Traditional Chinese Solaris supports the Taiwanese Chinese National Standard CNS 11643-1992 and Big5 character sets. CNS 11643-1992 is a Chinese national standard in Taiwan. It defines 16 planes:
Plane 1:
Miscellaneous symbols, Hanzi radicals, and Roman and Greek alphabets, total 684 symbol characters in the range of 0x2121 to 0x427E, and 5,401 most commonly used Hanzi characters in the range of 0x4421 to 0x7D4B.
Plane 2:
7,650 secondary commonly-used Hanzi characters in the range of 0x2121 to 0x7244.
Plane 3:
A total of 6,148 other Hanzi characters, including some user-defined characters from the original plane 14 characters and different shaped characters in the range 0x2121-0x6246 from the Republic of China's (ROC) Department of Education.
Plane 4:
This plane contains a total of 7,298 characters, including some of ISO/IEC 10646 defined CJK Unified Han characters (range: 0x2121-0x6E5C).
Plane 5:
This plane contains a total of 8,603 characters that the ROC Department of Education defined as currently-used characters but not included in planes 1 through 4 (range: 0x2121-0x7C51).
Plane 6:
This plane contains a total of 6,388 characters that the ROC Department of Education defined as different shaped characters but not included in planes 1 through 5 (range: 0x2121-0x647A).
Plane 7:
This plane contains a total of 6,539 characters that the ROC Department of Education defined as different shaped characters but not included in planes 1 through 6 (range: 0x2121-0x6655).
Plane 8 to 11:
These planes are not yet defined.
Plane 12 to 16:
These planes are for user-defined characters.

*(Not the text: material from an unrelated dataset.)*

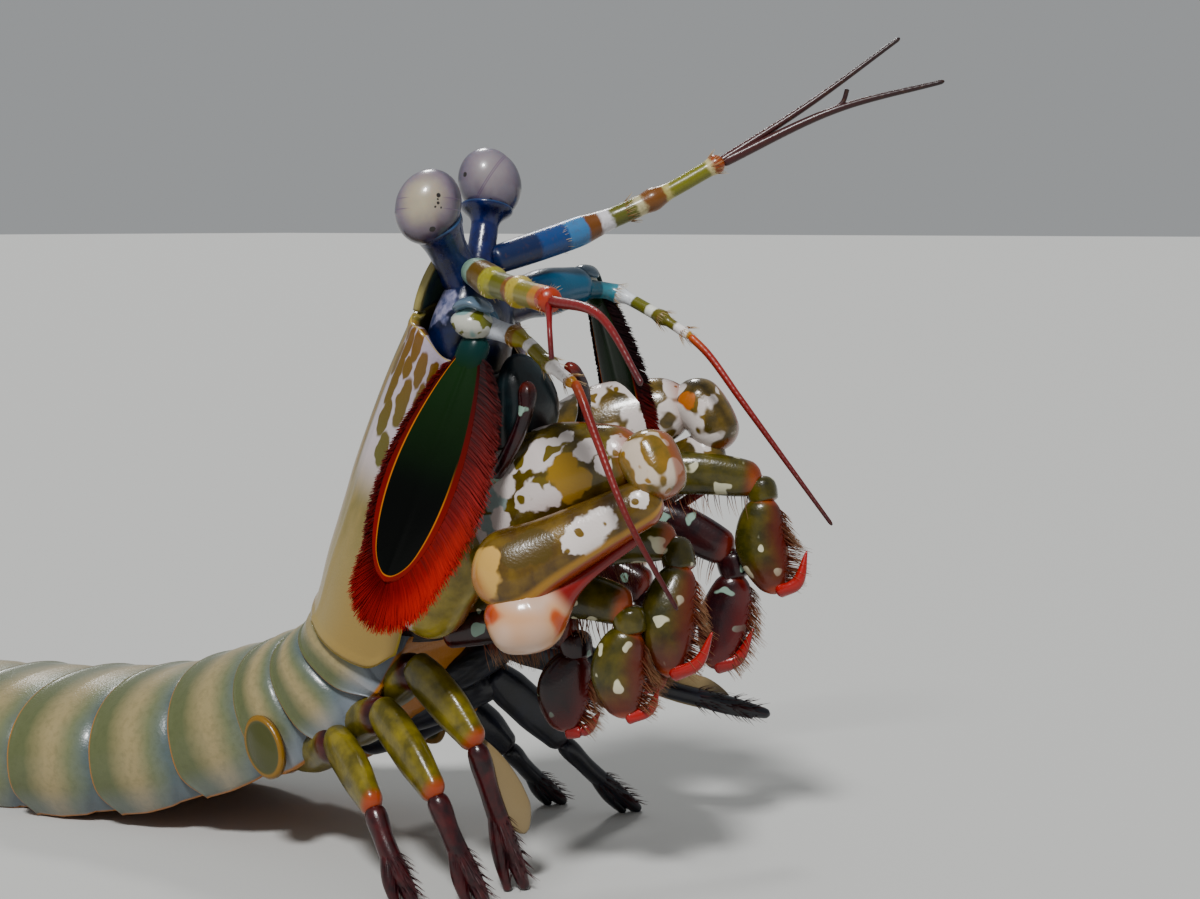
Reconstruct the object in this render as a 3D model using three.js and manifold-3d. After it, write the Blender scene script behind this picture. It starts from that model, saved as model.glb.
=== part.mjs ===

Big5 was defined by five major Taiwanese computer vendors (including the Institute of Information Industry) in May of 1984. Although Big5 is not the national standard, it is more widely used than the CNS 11634-1992.
The total number of characters defined in Big5 is 13,523. It is a subset of CNS 11643-1992.
Traditional Chinese Solaris software provides code conversion between Chinese code conventions at three levels of support:
User commands support file transfers for existing files in different codes.
Library functions support application development for existing codes.
STREAMS modules support existing TTY devices using different codes.